I wanted to teach him his colors, so we decided to have to dedicate a whole week to learning each color. Beginning with red, yellow, and blue, then finishing the rainbow and adding black, white, and brown, we took every opportunity to point out things that were the chosen color. During red week, we ate red foods like strawberries, raspberries, tomato based foods like spaghetti, and even a watermelon. We dressed in red, and made red craft items. I looked for red stories like little red riding hood and the little red hen. I also used a book called 123 Colors! , which I found to be very helpful. When we were done, Peter really did know his colors.

Our Preschool Poster

I shared three weeks of filled in forms with you because that is how many I actually made. It was exhilarating for me to be as organized as I was those three weeks, and the exercise was helpful for me to realize what I could accomplish when I took the time to plan. Planning was the hardest part, and having the forms to guide me made it easier to follow through and do it. But, as it often does, life caught up with me, and through neglect, I stopped filling in the preschool curriculum planning sheets. However, I had created the habit of doing school, I knew what I wanted to do, and our school time continued. To stay on top of everything, I created a poster that covered the elements of the planning sheets and a few more that had made their way into our schooling.

This poster consists of a 22″ by 28″ posterboard, printed text for the different subjects, and pictures to go with them. When I made this poster, I spent hours going through old magazines and finding pictures that supported the theme. I do not recommend that activity, even though the final result was so attractive. Instead, I would suggest thumbing through a couple of magazines, cutting out the pictures you like, and then getting the rest off of an image search on the internet.
When I was done pasting everything on to the poster, I laminated it at the local craft store, then I added velcro sticky dots over each one put “stickers” over each subject when it was done. The reusable stickers were made by coloring different shapes, decorating the shapes with stickers, labeling the shape on the back side, laminating them at home, and putting the other side of the velcro stickers used on the poster on the back side. My children love this poster, and they love putting the stickers on and off when we are done with an activity.
Here is the file I created to help me make the poster. The first page lists everything I wanted to be part of our preschool curriculum. The list of shapes on the second page is a left-to-right list of all of the shape outlines that follow.

With the exception of science, art, geography, and history, and art, tried to do each subject every day. “Real Life Skills” can be translated as “chores” (sneaky me!), and cognitive development would be a puzzle, or some other Montessori-esque activity.

Using Purchased Preschool Curriculum

In the end, sometimes it is easier to buy a preschool curriculum that has already done the planning for you, and leaves you with the simple task of sitting down with your child and doing it.

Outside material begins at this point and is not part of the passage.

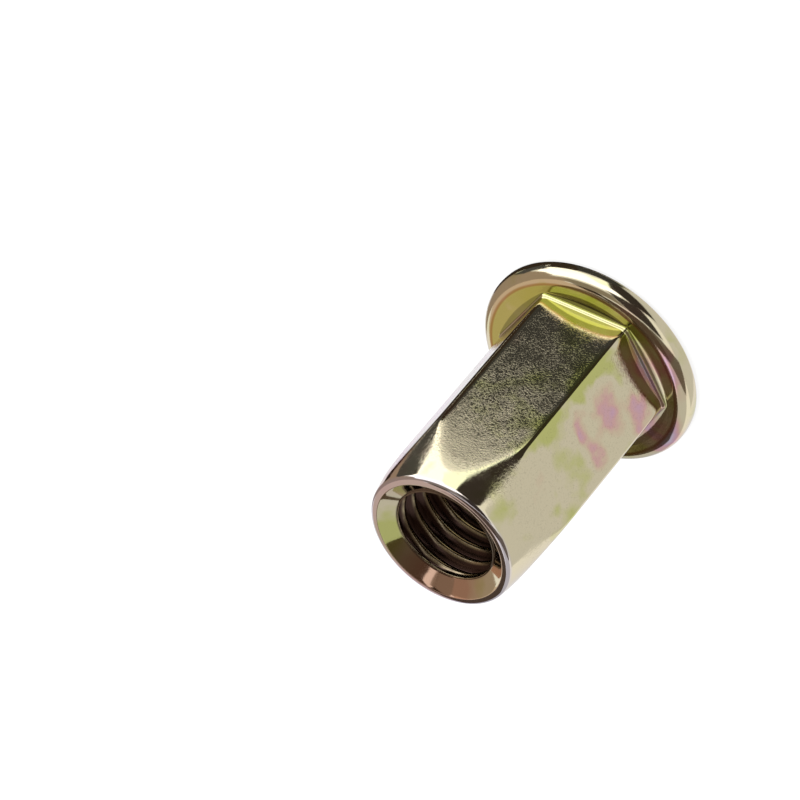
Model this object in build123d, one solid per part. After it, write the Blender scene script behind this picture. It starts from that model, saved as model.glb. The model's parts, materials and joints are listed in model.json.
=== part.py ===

Time is so precious! There are many options available for this. We have purchased many things from Timberdoodle. Here is their preschool curriculum page. Last Christmas we bought a variety of Kumon workbooks from them, and I have been very pleased with the results. The pages are full color, attractive, and Peter has loved them. He has actually learned how to hold a pencil correctly, understands the concept of how to do a maze (i.e. stay in between the lines and find your way to the finish line), and how to cut paper. The workbooks start out being very simple, but they quickly progress, and I have been impressed at how well Peter has been able to keep up. Here is a video of him cutting out a hippo that is towards the end of Let’s cut paper!

Conclusions

In the end, planning your preschool curriculum boils down to asking yourself what is important to you, and finding a way to get it done. Recently our preschool has consisted only of reading and music time, as well as the Kumon workbooks and extra activities that I throw in here and there. Do what fits your lifestyle and your circumstances. It is better to do one school-esque item a day consistently and joyfully than to burn yourself out trying to do a dozen activities and having the stress of not doing them right.If we only did one thing in our home, it would be story time. What a beautiful thing it is for me to have both children on my lap listening to a story and seeing their excitement as they look at the pictures. Helen brings me a book several times a day, and Peter has learned to depend on going to the library to pick out a few books. Do what works for you, and don’t let anyone else make you feel like you should do otherwise.